Think of ${PPP_i}$ as the cost of one "bundle of goods" in country ${i}$. So dividing nominal GDP by ${PPP_i}$ gives us the number of real bundles that a country produced. If we do that for every country, we can compare the number of real bundles produced across countries, and that crudely captures real GDP.
The ICP produces these measures of ${PPP_i}$ for each country. I'm going to avoid the worst sausage-making aspect of this, because it involves lots of details about surveys to find prices for specific goods, how to get the right "average" price for each good, and then how to roll those back up to ${PPP_i}$ for each country. The important thing about the methodology for computing ${PPP_i}$ is that there is no right way to do it. There are methods that might be less sensible (i.e. let ${PPP_i}$ be the price of a can of Diet Coke in a country) than what the ICP does, but that doesn't imply that the ICP is correct in some absolute sense.
It also means that the ICP can, and does, change methodology over time.

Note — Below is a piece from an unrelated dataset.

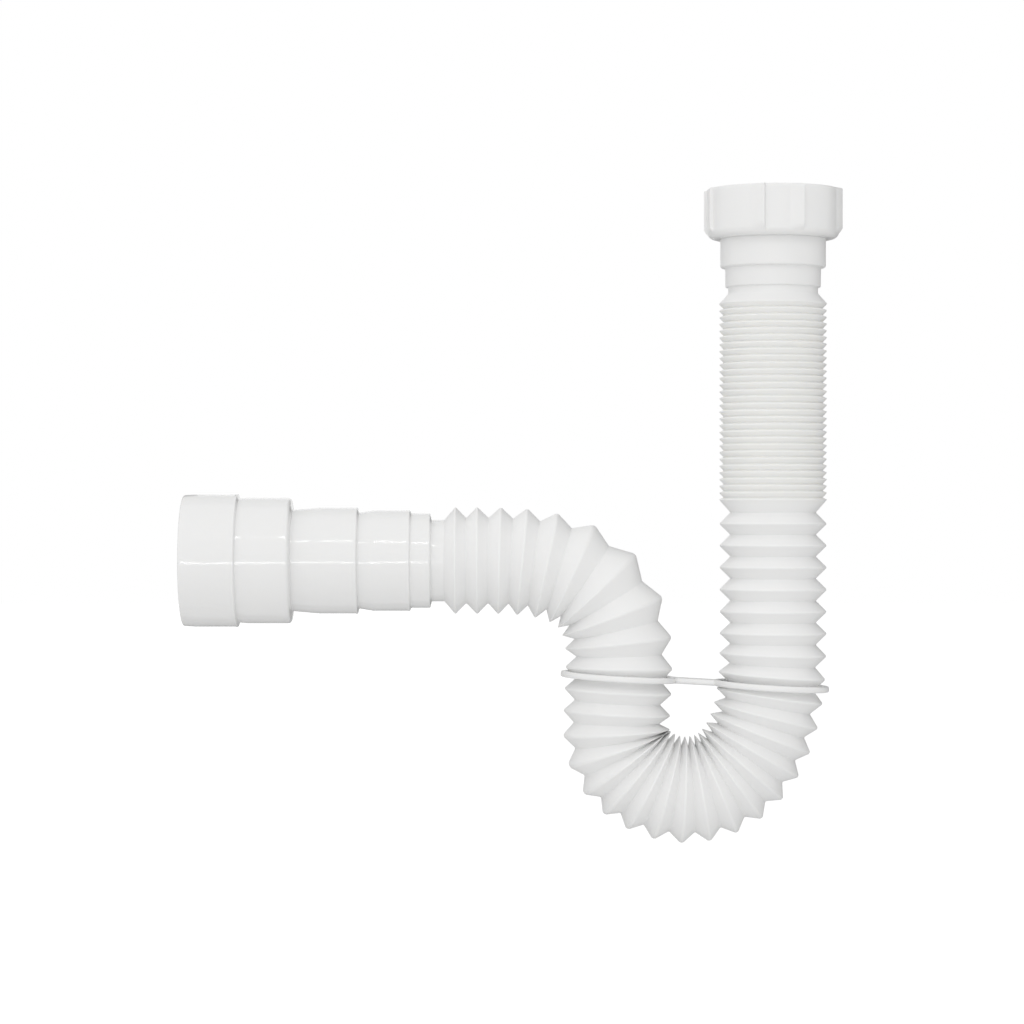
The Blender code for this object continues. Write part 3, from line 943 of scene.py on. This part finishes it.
def nut_corners():
    """The nut's wall: outer side, rounded foot, lip, relief and thread bore."""
    lip_radius = COLLAR_RADIUS + SEAT_GAP
    relief_radius = NUT_THREAD_RADIUS + NUT_RELIEF
    corners = [(NUT_RADIUS, 0.0, NUT_EDGE, 3)]
    corners += [(NUT_RADIUS, height, 0.0, 1) for height in wall_rings()]
    corners += foot_rings()
    corners += [
        (lip_radius, -NUT_HEIGHT, 0.5 * SMALL_FILLET, 2),
        (lip_radius, -LIP_TOP_DEPTH, 0.5 * SMALL_FILLET, 2),
        (relief_radius, -LIP_TOP_DEPTH, SMALL_FILLET, 2),
        (relief_radius, -WASHER_TOP_DEPTH, 0.0, 1),
    ]
    thread_reach = WASHER_TOP_DEPTH - NUT_RELIEF - NUT_EDGE
    for k in range(THREAD_RINGS, -1, -1):
        corners.append((NUT_THREAD_RADIUS, -NUT_EDGE - thread_reach * k / THREAD_RINGS, 0.0, 1))
    corners.append((NUT_THREAD_RADIUS + NUT_EDGE, 0.0, 0.5 * SMALL_FILLET, 2))
    return corners


def rib_stand_out(turn_deg, height, rib_height, step_deg):
    """How far the grip ribs lift the nut's wall: each is a ramp that climbs to a sharp step."""
    share = 0.0
    for pair in range(RIB_PAIRS):
        for spread in (0.0, RIB_PAIR_SPREAD_DEG):
            step_at = RIB_FIRST_DEG + 360.0 * pair / RIB_PAIRS + spread
            behind = (step_at - turn_deg + 180.0) % 360.0 - 180.0
            if -RIB_STEP_SLACK * step_deg <= behind <= RIB_WIDTH_DEG:
                share = (1.0 - max(behind, 0.0) / RIB_WIDTH_DEG) ** RIB_RAMP_POWER
    window = max(0.0, min(1.0, (height + RIB_LENGTH) / RIB_END_FADE))
    return rib_height * share * window


def thread_stand_in(turn_deg, height):
    """How far the thread's ridge stands in from the bore."""
    depth = -height
    fade = min(depth - THREAD_START, THREAD_END - depth) / THREAD_FADE
    if fade <= 0.0:
        return 0.0
    phase = (turn_deg / 360.0 + depth / THREAD_PITCH) % 1.0
    flank = THREAD_FLANK_SLOPE * (1.0 - abs(2.0 * phase - 1.0))
    ridge = max(0.0, min(1.0, flank - THREAD_ROOT_FLAT))
    return THREAD_DEPTH * ridge * min(1.0, fade)


class SINKTRAP_OT_nut(bpy.types.Operator):
    """Model the coupling nut with its grip ribs and its thread"""

    bl_idname = "sinktrap.nut"
    bl_label = "Coupling Nut"

    def execute(self, context):
        sizes = context.scene.sinktrap_nut
        shape = turned_shape(rounded_line(nut_corners()), sizes.around)
        step_deg = 360.0 / sizes.around
        for vertex in shape.verts:
            x, y, z = vertex.co
            radius = math.hypot(x, y)
            turn_deg = math.degrees(math.atan2(y, x))
            lift = 0.0
            if radius > NUT_RADIUS - NUT_EDGE - WALL_SLACK and z > -RIB_LENGTH:
                lift = rib_stand_out(turn_deg, z, sizes.rib_height, step_deg)
            elif abs(radius - NUT_THREAD_RADIUS) < WALL_SLACK:
                lift = -thread_stand_in(turn_deg, z)
            vertex.co = (x * (radius + lift) / radius, y * (radius + lift) / radius, z)
        material = moulded_plastic(
            "white_nut_plastic", sizes, peel_scale=2400.0, wave_scale=260.0, bump=0.00005)
        nut = finished_piece(NUT_NAME, shape, material)
        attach(nut, "coupling")
        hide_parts("inlet_nut")
        return {"FINISHED"}


# Washer

class SINKTRAP_OT_washer(bpy.types.Operator):
    """Model the flat rubber washer with its rounded edges"""

    bl_idname = "sinktrap.washer"
    bl_label = "Sealing Washer"

    def execute(self, context):
        sizes = context.scene.sinktrap_washer
        outer = FLANGE_RADIUS
        inner = outer - WASHER_WIDTH
        corners = [(radius, -depth, WASHER_EDGE, 4) for radius, depth in (
            (outer, WASHER_TOP_DEPTH), (outer, WASHER_FOOT_DEPTH),
            (inner, WASHER_FOOT_DEPTH), (inner, WASHER_TOP_DEPTH))]
        shape = turned_shape(rounded_line(corners), sizes.around)
        washer = finished_piece(WASHER_NAME, shape, washer_rubber(sizes))
        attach(washer, "inlet_end")
        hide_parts("inlet_washer")
        return {"FINISHED"}


# Clip

def arc_points(centre, radius, start_deg, end_deg, steps):
    """Points along an arc, both ends included."""
    points = []
    for i in range(steps + 1):
        angle = math.radians(start_deg + (end_deg - start_deg) * i / steps)
        points.append((centre + radius * math.cos(angle), radius * math.sin(angle)))
    return points


def clip_outlines(span, bore_radius, steps):
    """The clip seen from above: one outer edge round both rings and the bar, and two bores."""
    outer_radius = bore_radius + CLIP_RING_WIDTH
    bar_angle = math.degrees(math.asin(0.5 * CLIP_BAR_WIDTH / outer_radius))
    left = -0.5 * span
    right = 0.5 * span
    edge = arc_points(left, outer_radius, bar_angle, 360.0 - bar_angle, steps)
    edge += arc_points(right, outer_radius, bar_angle - 180.0, 180.0 - bar_angle, steps)
    bores = [arc_points(centre, bore_radius, 0.0, 360.0, steps)[:-1] for centre in (left, right)]
    return [edge] + bores


class SINKTRAP_OT_clip(bpy.types.Operator):
    """Model the flat clip that holds the U, with its rounded edges"""

    bl_idname = "sinktrap.clip"
    bl_label = "U-Bend Clip"

    def execute(self, context):
        sizes = context.scene.sinktrap_clip
        bore_radius = context.scene.sinktrap_hose.crest_radius - CLIP_BITE
        _, right_x, right_z, _ = route_stop(CLIP_INLET_PLEAT)
        _, left_x, left_z, _ = route_stop(CLIP_OUTLET_PLEAT)
        span = math.hypot(right_x - left_x, right_z - left_z)
        shape = bmesh.new()
        for outline in clip_outlines(span, bore_radius, sizes.arc_steps):
            corners = [shape.verts.new((x, y, -0.5 * sizes.thickness)) for x, y in outline]
            for first, second in zip(corners, corners[1:] + corners[:1]):
                shape.edges.new((first, second))
        bmesh.ops.triangle_fill(shape, use_beauty=True, use_dissolve=False, edges=shape.edges)
        raised = bmesh.ops.extrude_face_region(shape, geom=shape.faces[:])
        lifted = [part for part in raised["geom"] if isinstance(part, bmesh.types.BMVert)]
        bmesh.ops.translate(shape, verts=lifted, vec=(0.0, 0.0, sizes.thickness))
        bmesh.ops.recalc_face_normals(shape, faces=shape.faces)
        rims = [edge for edge in shape.edges
                if len(edge.link_faces) == 2 and edge.calc_face_angle() > math.radians(CLIP_RIM_DEG)
                and abs(edge.verts[0].co.z - edge.verts[1].co.z) < 0.5 * sizes.thickness]
        bmesh.ops.bevel(shape, geom=rims, offset=sizes.edge_round, offset_type="OFFSET",
                        segments=CLIP_EDGE_STEPS, profile=0.5, affect="EDGES", material=-1)
        tilt = Matrix.Rotation(math.atan2(left_z - right_z, right_x - left_x), 4, "Y")
        middle = Matrix.Translation((0.5 * (left_x + right_x), 0.0, 0.5 * (left_z + right_z)))
        bmesh.ops.transform(shape, matrix=middle @ tilt, verts=shape.verts)
        material = moulded_plastic(
            "white_clip_plastic", sizes, peel_scale=2800.0, wave_scale=300.0, bump=0.00006)
        clip = finished_piece(CLIP_NAME, shape, material)
        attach(clip, "trap")
        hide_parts("u_bend_clip")
        return {"FINISHED"}


# Stage

def floor_material():
    """Pale floor that keeps shadows and looks white to the camera where nothing shades it."""
    material = bpy.data.materials.new("pale_floor")
    material.use_nodes = True
    tree = material.node_tree
    tree.nodes.clear()
    matte = tree.nodes.new("ShaderNodeBsdfDiffuse")
    matte.inputs["Color"].default_value = (FLOOR_GREY, FLOOR_GREY, FLOOR_GREY, 1.0)
    glow = tree.nodes.new("ShaderNodeEmission")
    seen = tree.nodes.new("ShaderNodeLightPath")
    lift = math_node(tree, "MULTIPLY", seen.outputs["Is Camera Ray"], FLOOR_GLOW)
    tree.links.new(lift, glow.inputs["Strength"])
    both = tree.nodes.new("ShaderNodeAddShader")
    tree.links.new(matte.outputs[0], both.inputs[0])
    tree.links.new(glow.outputs[0], both.inputs[1])
    output = tree.nodes.new("ShaderNodeOutputMaterial")
    tree.links.new(both.outputs[0], output.inputs["Surface"])
    return material


def share_along(tree, direction, axis):
    """How far a direction points along an axis, as their dot product."""
    node = tree.nodes.new("ShaderNodeVectorMath")
    node.operation = "DOT_PRODUCT"
    node.inputs[1].default_value = axis
    tree.links.new(direction, node.inputs[0])
    return node.outputs["Value"]


def white_surroundings(ambient):
    """World: white to the camera and in reflections, and soft light that is weakest from behind, right."""
    world = bpy.data.worlds.new("white_studio")
    bpy.context.scene.world = world
    world.use_nodes = True
    tree = world.node_tree
    background = tree.nodes["Background"]
    direction = tree.nodes.new("ShaderNodeTexCoord").outputs["Generated"]
    dimmed = math_node(tree, "MAXIMUM", share_along(tree, direction, DIM_SIDE), 0.0)
    dimmed = math_node(tree, "MULTIPLY", math_node(tree, "POWER", dimmed, DIM_POWER), DIM_DEPTH)
    soft = math_node(tree, "ADD", share_along(tree, direction, LIGHT_LEAN), ambient)
    soft = math_node(tree, "SUBTRACT", soft, dimmed)
    path = tree.nodes.new("ShaderNodeLightPath")
    seen = math_node(tree, "MAXIMUM", path.outputs["Is Camera Ray"], path.outputs["Is Glossy Ray"])
    seen = math_node(tree, "MAXIMUM", seen, path.outputs["Is Transmission Ray"])
    blend = tree.nodes.new("ShaderNodeMix")
    tree.links.new(seen, blend.inputs[0])
    tree.links.new(soft, blend.inputs[2])
    blend.inputs[3].default_value = 1.0
    background.inputs["Color"].default_value = (1.0, 1.0, 1.0, 1.0)
    tree.links.new(blend.outputs[0], background.inputs["Strength"])


def edge_card(name, corners, grey):
    """A plain card that is seen in reflections alone."""
    shape = bmesh.new()
    shape.faces.new([shape.verts.new(corner) for corner in corners])
    material = bpy.data.materials.new(name)
    material.use_nodes = True
    tree = material.node_tree
    tree.nodes.clear()
    glow = tree.nodes.new("ShaderNodeEmission")
    glow.inputs["Strength"].default_value = grey
    output = tree.nodes.new("ShaderNodeOutputMaterial")
    tree.links.new(glow.outputs[0], output.inputs["Surface"])
    card = finished_piece(name, shape, material)
    card.visible_camera = False
    card.visible_diffuse = False
    card.visible_shadow = False
    card.visible_transmission = False
    card.visible_volume_scatter = False


def edge_cards():
    """The upright cards behind the object and the flat one below them."""
    for name, left, right, foot, top, grey in UPRIGHT_CARDS:
        edge_card(name, [(left, CARD_DISTANCE, foot), (right, CARD_DISTANCE, foot),
                         (right, CARD_DISTANCE, top), (left, CARD_DISTANCE, top)], grey)
    left, right = LOW_CARD_SIDES
    front, back = LOW_CARD_REACH
    edge_card("low_card", [(left, front, LOW_CARD_HEIGHT), (right, front, LOW_CARD_HEIGHT),
                           (right, back, LOW_CARD_HEIGHT), (left, back, LOW_CARD_HEIGHT)], LOW_CARD_GREY)


def strip_lamp(name, place, target, size, power):
    """A long thin area lamp along X that faces a target."""
    lamp = bpy.data.lights.new(name, "AREA")
    lamp.shape = "RECTANGLE"
    lamp.size = size[0]
    lamp.size_y = size[1]
    lamp.energy = power
    holder = bpy.data.objects.new(name, lamp)
    holder.location = place
    holder.rotation_euler = (Vector(target) - Vector(place)).to_track_quat("-Z", "Y").to_euler()
    bpy.context.scene.collection.objects.link(holder)


class SINKTRAP_OT_stage(bpy.types.Operator):
    """Set the pale floor, the white surroundings, the strip lamps and the camera"""

    bl_idname = "sinktrap.stage"
    bl_label = "Stage"

    def execute(self, context):
        settings = context.scene.sinktrap_stage
        context.scene.view_settings.view_transform = "Standard"
        lowest, highest = CAD_BOX
        centre = 0.5 * (lowest + highest)
        shape = bmesh.new()
        bmesh.ops.create_grid(shape, x_segments=1, y_segments=1, size=0.5 * settings.floor_size)
        bmesh.ops.translate(shape, verts=shape.verts,
                            vec=(centre.x, centre.y, lowest.z - settings.floor_drop))
        floor = finished_piece("pale_floor", shape, floor_material())
        white_surroundings(settings.ambient)
        edge_cards()
        for name, place, target, size, share in STRIP_LAMPS:
            strip_lamp(name, place, target, size, share * settings.strip_power)
        camera = bpy.data.cameras.new("photo_camera")
        camera.lens = settings.lens
        camera.sensor_width = SENSOR_WIDTH
        viewer = bpy.data.objects.new("photo_camera", camera)
        distance = PHOTO_PIXELS * settings.lens / SENSOR_WIDTH / PHOTO_PIXELS_PER_METRE
        middle = 0.5 * PHOTO_PIXELS
        viewer.location = ((middle - PHOTO_ORIGIN[0]) / PHOTO_PIXELS_PER_METRE, -distance,
                           (PHOTO_ORIGIN[1] - middle) / PHOTO_PIXELS_PER_METRE)
        viewer.rotation_euler = (math.radians(90.0), 0.0, 0.0)
        context.scene.collection.objects.link(viewer)
        context.scene.camera = viewer
        return {"FINISHED"}


class SINKTRAP_PT_pieces(bpy.types.Panel):
    """Sizes and buttons for the trap's pieces"""

    bl_idname = "SINKTRAP_PT_pieces"
    bl_label = "Sink Trap"
    bl_space_type = "VIEW_3D"
    bl_region_type = "UI"
    bl_category = "Sink Trap"

    def draw(self, context):
        for operator, group in OPERATORS:
            box = self.layout.box()
            box.operator(operator.bl_idname)
            sizes = getattr(context.scene, group)
            for name in sizes.__annotations__:
                box.prop(sizes, name)


GROUPS = (
    ("sinktrap_hose", HoseSizes),
    ("sinktrap_nut", NutSizes),
    ("sinktrap_washer", WasherSizes),
    ("sinktrap_clip", ClipSizes),
    ("sinktrap_stage", StageSettings),
)

OPERATORS = (
    (SINKTRAP_OT_hose, "sinktrap_hose"),
    (SINKTRAP_OT_nut, "sinktrap_nut"),
    (SINKTRAP_OT_washer, "sinktrap_washer"),
    (SINKTRAP_OT_clip, "sinktrap_clip"),
    (SINKTRAP_OT_stage, "sinktrap_stage"),
)


def register():
    for name, group in GROUPS:
        bpy.utils.register_class(group)
        setattr(bpy.types.Scene, name, PointerProperty(type=group))
    for operator, _ in OPERATORS:
        bpy.utils.register_class(operator)
    bpy.utils.register_class(SINKTRAP_PT_pieces)


def unregister():
    bpy.utils.unregister_class(SINKTRAP_PT_pieces)
    for operator, _ in reversed(OPERATORS):
        bpy.utils.unregister_class(operator)
    for name, group in reversed(GROUPS):
        delattr(bpy.types.Scene, name)
        bpy.utils.unregister_class(group)


def main():
    register()
    bpy.ops.sinktrap.stage()
    bpy.ops.sinktrap.hose()
    bpy.ops.sinktrap.nut()
    bpy.ops.sinktrap.washer()
    bpy.ops.sinktrap.clip()


if __name__ == "__main__":
    main()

The paper by Deaton and Aten works through the changes in methodology from 1993/5 to 2005 to 2011 and how we measure real GDP. The tentative conclusion is that the 2005 iteration of the ICP probably was over-stating the ${PPP_i}$ levels for many developing African and Asian countries. From the equation above, you can see that over-stating the ${PPP_i}$ means under-stating real GDP. So in 2005, we were likely too pessimistic about the economic conditions in a lot of these developing countries. Chandy and Kharas found that using the 2005 values of ${PPP_i}$ implied that 1.215 billion people in 2010 lived below the World Bank's $1.25 per day poverty line. Using the 2011 values of ${PPP_i}$ instead, there are only 571 million people living below $1.25 per day. That's a reclassification of some 700 million people. Their domestic income stayed the same, but the 2011 ICP suggests that they were paying lower prices for their "bundle of goods" than we assumed in 2005, and hence their real income went above $1.25.
But as I said before, these are tentative conclusions because there is no way of knowing this for sure. Deaton and Aten's conclusion is that the 1993/5 and 2011 rounds of the ICP seem more consistent with each other, and 2005 looks like an outlier. So just to keep things comparable over time, we should probably avoid the 2005 numbers. But again, who knows. It's quite possible that mankind's true welfare is measured in the number of cans of Diet Coke that we can produce.
Measuring real GDP or global poverty levels is - to put it kindly - a fuzzy process. There is not the right method for this. As you can see, the measurements can be pushed around a lot by differences in methodology that are inherently trying to make apples-to-oranges comparison (I mean that literally - how do you value apples compared to oranges in national output? What's the right price? It's different in Washington, Florida, and Wisconsin. So how do you compare the total "real" value of fruit consumption in different states or countries?).
The implication is that we shouldn't be asking real GDP measures or poverty line measures to do too much. For really crude comparisons, real GDP from the Penn World Tables is fine. The U.S. has higher real GDP per capita than Kenya, and the Penn World Tables pick that up. Is it a 40/1 ratio? A 35/1 ratio? A 20/1 ratio? Not entirely clear. Different methodologies for computing ${PPP_i}$ in the US and Kenya will yield different results. But is it really important if it is 40/1 versus 20/1? In either case, it is clear that Kenya is poorer. We can go forth and try to explain why, or make some policy advice to Kenya to help close the gap, or go to Kenya to work on interventions to alleviate poverty there.
Where these real GDP comparisons, or poverty line counts, should not be used is in finer-grain comparisons. Is Kenya's real GDP per capita lower or higher than Lesotho's? According to the Penn World Tables, in 2011 Kenya's was lower. But should we do any kind of serious analysis based on this? No. The difference is as likely to be from discrepancies in how we measure ${PPP_i}$ for those countries as from real economic differences in capital stocks, human capital, technology, or institutions.
Real GDP comparisons are best thought of as similar to baseball stats. The top career OPS (on-base plus slugging percent) players are Babe Ruth, Ted Williams, Lou Gehrig, Barry Bonds, and other names you might recognize. Players like Albert Pujols and Miguel Cabrera are in the top 20, giving you a good idea that these guys are playing at a level similar to the greats of all time. You can't use this career OPS to tell me that Pujols is definitively better than Stan Musial or definitively worse than Rogers Hornsby. But career OPS does make it clear that Pujols and Cabrera are definitely better than guys like Davey Lopes, Edgar Renteria, and Devon White (and distinguishing between Lopes, Renteria, and White is hopeless using OPS).
The fact that ICP revises the ${PPP_i}$ values over time doesn't make them useless, just as OPS isn't useless even though it ignores defense and steals. But you cannot ask too much of the real GDP measures that are derived using them. They are useful for big, crude comparisons, not fine-grained analysis.